The British Chambers of Commerce has cut its UK growth forecast for 2018, warning the economy faces its weakest year since the financial crisis.
The employers’ group forecast 2018 GDP growth of 1.3%, down from a previous forecast of 1.4%, and cut its forecast for 2019 from 1.5% to 1.4%.
The BCC said there was a “lacklustre outlook” for consumer spending, business investment and trade.
It said the next few years will “be a testing time for business in the UK”.
Uncertainties around Brexit, interest rate rises, threats of trade wars and rising oil prices were all hurting sentiment, the BCC said.
If the forecast for this year is realised it “will be the weakest calendar year growth since 2009, when the economy was in the throes of the global financial crisis”, the BCC said.
It added: “The BCC urges the government to focus as much as possible on the domestic business environment, reducing the uncertainty that firms face, and take action on skills shortages and poor mobile connectivity, which lower productivity and hold UK businesses back.”
The group’s director-general, Adam Marshall, said: “A decade on from the start of the financial crisis, the UK now faces another extended period of weak growth amidst a backdrop of both domestic and global uncertainty.
“Our forecast should serve as a wake-up call to government – as it demonstrates that ‘business as usual’ is not an option when it comes to the economy.”
Analysis: Kamal Ahmed, BBC economics editor
After poor figures on construction and manufacturing and the announcement of major job losses on the high street, fears that the economy has hit a significant weak patch are growing.
And there is as yet little sign of the “bounce back” many predicted – including the Bank of England – after the punishingly cold weather of February and March delayed building projects and kept shoppers at home.
The BCC said that Brexit uncertainty was affecting firms, with business investment expected to fall by more than half between 2017 and 2018.
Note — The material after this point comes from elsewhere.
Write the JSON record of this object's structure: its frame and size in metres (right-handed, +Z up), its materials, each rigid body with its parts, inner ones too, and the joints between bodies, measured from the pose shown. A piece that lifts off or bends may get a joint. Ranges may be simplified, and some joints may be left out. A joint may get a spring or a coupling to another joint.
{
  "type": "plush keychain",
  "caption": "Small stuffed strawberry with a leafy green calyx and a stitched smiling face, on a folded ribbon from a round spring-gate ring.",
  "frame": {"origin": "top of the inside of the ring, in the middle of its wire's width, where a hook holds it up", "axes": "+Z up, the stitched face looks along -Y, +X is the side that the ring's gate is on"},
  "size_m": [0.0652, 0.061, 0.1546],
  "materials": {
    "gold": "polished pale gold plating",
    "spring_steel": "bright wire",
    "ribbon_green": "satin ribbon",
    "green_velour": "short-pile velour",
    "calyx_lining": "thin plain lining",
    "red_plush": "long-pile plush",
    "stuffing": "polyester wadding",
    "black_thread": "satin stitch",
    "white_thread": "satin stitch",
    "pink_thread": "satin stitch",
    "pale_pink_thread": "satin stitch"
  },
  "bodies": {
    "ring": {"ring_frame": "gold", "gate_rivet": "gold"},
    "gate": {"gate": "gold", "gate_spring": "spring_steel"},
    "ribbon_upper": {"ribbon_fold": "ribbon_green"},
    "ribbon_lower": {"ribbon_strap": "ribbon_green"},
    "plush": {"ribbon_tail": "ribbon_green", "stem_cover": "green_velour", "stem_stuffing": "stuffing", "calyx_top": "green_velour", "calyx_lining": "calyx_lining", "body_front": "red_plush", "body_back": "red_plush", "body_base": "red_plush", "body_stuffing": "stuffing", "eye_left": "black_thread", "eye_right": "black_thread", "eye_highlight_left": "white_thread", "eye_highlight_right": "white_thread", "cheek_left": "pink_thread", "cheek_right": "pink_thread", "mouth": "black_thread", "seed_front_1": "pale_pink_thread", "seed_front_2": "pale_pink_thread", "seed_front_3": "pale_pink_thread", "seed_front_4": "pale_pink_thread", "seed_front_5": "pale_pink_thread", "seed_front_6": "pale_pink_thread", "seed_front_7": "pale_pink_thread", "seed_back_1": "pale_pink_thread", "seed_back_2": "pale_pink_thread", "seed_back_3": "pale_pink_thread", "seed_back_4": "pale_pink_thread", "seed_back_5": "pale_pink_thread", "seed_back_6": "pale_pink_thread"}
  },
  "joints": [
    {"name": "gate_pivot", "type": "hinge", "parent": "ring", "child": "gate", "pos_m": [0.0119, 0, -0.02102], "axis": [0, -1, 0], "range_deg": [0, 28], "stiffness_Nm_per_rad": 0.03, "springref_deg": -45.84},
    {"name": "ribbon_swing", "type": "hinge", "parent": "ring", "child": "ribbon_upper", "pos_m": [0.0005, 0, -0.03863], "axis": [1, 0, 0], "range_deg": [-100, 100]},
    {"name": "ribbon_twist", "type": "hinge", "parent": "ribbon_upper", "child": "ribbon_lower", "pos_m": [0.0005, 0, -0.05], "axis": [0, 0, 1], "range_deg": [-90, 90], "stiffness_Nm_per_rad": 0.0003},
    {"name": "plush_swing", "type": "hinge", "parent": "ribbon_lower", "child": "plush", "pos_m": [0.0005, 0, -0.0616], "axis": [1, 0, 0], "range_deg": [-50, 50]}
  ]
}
Growth in the vital services sector – which makes up 80% of the economy – is also expected slow to 1.2%, the lowest level since 2010.
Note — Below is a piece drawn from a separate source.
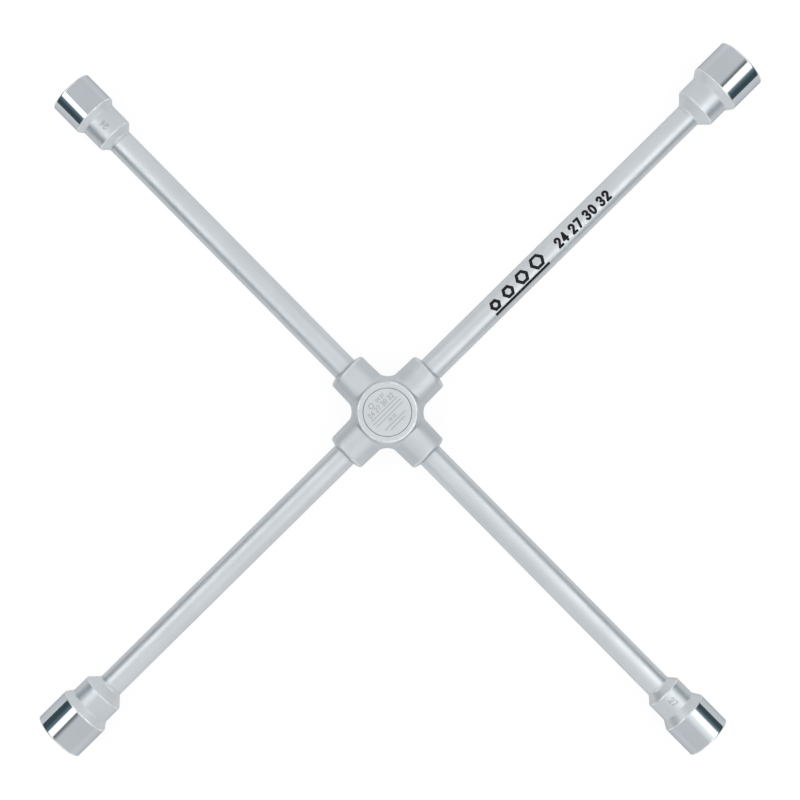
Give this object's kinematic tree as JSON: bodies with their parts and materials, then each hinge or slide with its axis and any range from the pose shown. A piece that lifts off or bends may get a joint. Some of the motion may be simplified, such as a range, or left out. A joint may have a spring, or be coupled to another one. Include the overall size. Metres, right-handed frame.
{
  "type": "lug wrench",
  "caption": "Cross-shaped wheel-nut wrench: round bars pinned in a forged centre hub, each ending in a hexagon socket of a different size, in satin and polished chrome.",
  "frame": {"origin": "centre of the hub's rear face, the flat outer face of the rear cover disc; the four arms' axes cross 17.9 mm above it", "axes": "+Z out of the hub's front face; +X along the arm with the 32 mm hexagon; +Y along the arm with the 24 mm hexagon; -X and -Y are the 30 mm and 27 mm arms"},
  "size_m": [0.7384, 0.699, 0.0424],
  "materials": {
    "hub_satin_chrome": "satin",
    "disc_satin_chrome": "satin",
    "bar_satin_chrome": "satin",
    "head_polished_chrome": "polished",
    "pin_steel": "satin"
  },
  "bodies": {
    "root": {"hub_forging": "hub_satin_chrome", "front_cover_disc": "disc_satin_chrome", "rear_cover_disc": "disc_satin_chrome", "shaft_32": "bar_satin_chrome", "shaft_30": "bar_satin_chrome", "shaft_27": "bar_satin_chrome", "shaft_24": "bar_satin_chrome", "socket_32": "head_polished_chrome", "socket_30": "head_polished_chrome", "socket_27": "head_polished_chrome", "socket_24": "head_polished_chrome", "locking_pin_32": "pin_steel", "locking_pin_30": "pin_steel", "locking_pin_27": "pin_steel", "locking_pin_24": "pin_steel"}
  },
  "joints": []
}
The major question is how long this weak patch will continue for.
That is likely to depend on those EU negotiations and whether the welcome, though small, rise in real incomes starts to feed through to higher levels of consumer confidence and higher levels of spending.
The BCC’s head of economics, Suren Thiru, said the group’s latest forecast suggests that the loss of momentum in the UK economy in the first three months of 2018 “is more than just a temporary soft patch”.
He added that UK growth was set to remain well below its historic average for the foreseeable future unless action was taken.
Consumer spending could be more subdued in the near term due to a combination of sluggish real wage growth and stretched household finances.
And trading conditions for UK exporters could become more challenging as growth in key markets starts to slow down, he said.